There are trade-offs. Localizing every contract introduces overhead. Centralizing payments can require new treasury workflows. Adding sanctions and privacy checks may lengthen onboarding. Those costs are manageable with a coherent design, and they are small compared to the downside of a misclassification audit, a data privacy investigation, or a blocked payment in a restricted region.

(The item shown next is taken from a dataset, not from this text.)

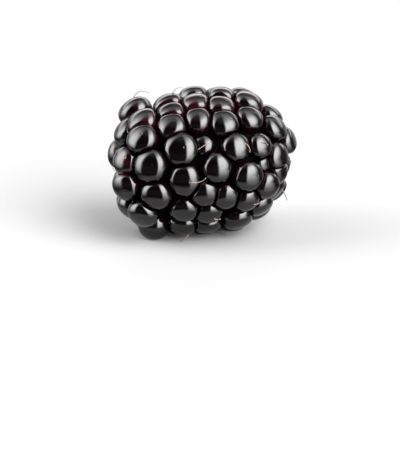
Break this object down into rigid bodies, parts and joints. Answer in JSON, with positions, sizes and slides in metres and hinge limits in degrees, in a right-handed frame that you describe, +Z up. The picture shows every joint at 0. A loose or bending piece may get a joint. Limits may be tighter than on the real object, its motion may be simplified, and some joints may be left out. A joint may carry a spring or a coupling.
{
  "type": "bramble berry",
  "caption": "Ripe bramble berry lying on its side: a barrel-shaped head of rounded black drupelets round a pale receptacle end.",
  "frame": {"origin": "centre of the footprint, on the surface the berry rests on", "axes": "+X along the fruit's long axis towards the tip (which is raised 5 degrees), +Z up, -Y towards the side seen first"},
  "size_m": [0.03, 0.0242, 0.0237],
  "materials": {
    "skin": "glossy black fruit skin with a wine-red cast",
    "receptacle_flesh": "matt, fibrous, pale greenish cream"
  },
  "bodies": {
    "root": {"drupelets": "skin", "receptacle": "receptacle_flesh"}
  },
  "joints": []
}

The enforcement picture will continue to evolve. Definitions of employment, data transfer safety mechanisms, and sanctions lists will shift. What does not change is the value of evidence, clarity, and repeatability. The organizations that treat contractor compliance like a product and invest in measurable service levels will protect the business, keep access to global talent open, and move faster in diligence, audit, and expansion.
Key Priorities For 2026
Organizations should build a single, exportable defense file for every self-employed worker and apply jurisdiction-specific classification tests during intake, at renewal, and whenever there is a material change in scope. Contracts should be localized with vetted riders, supported by a regularly updated index of riders organized by country.
Sanctions screening and payment operations should be centralized, with performance tracked through metrics such as on-time payment rates and alert response times. In parallel, companies need to operationalize privacy controls for contractor data, including appropriate transfer mechanisms and clearly defined retention policies.
The objective is not perfection but a system that identifies and resolves risks earlier, documents its processes clearly, and adapts as regulations evolve. This approach helps keep regulators satisfied, reassures business partners, and supports ongoing engagement with global talent.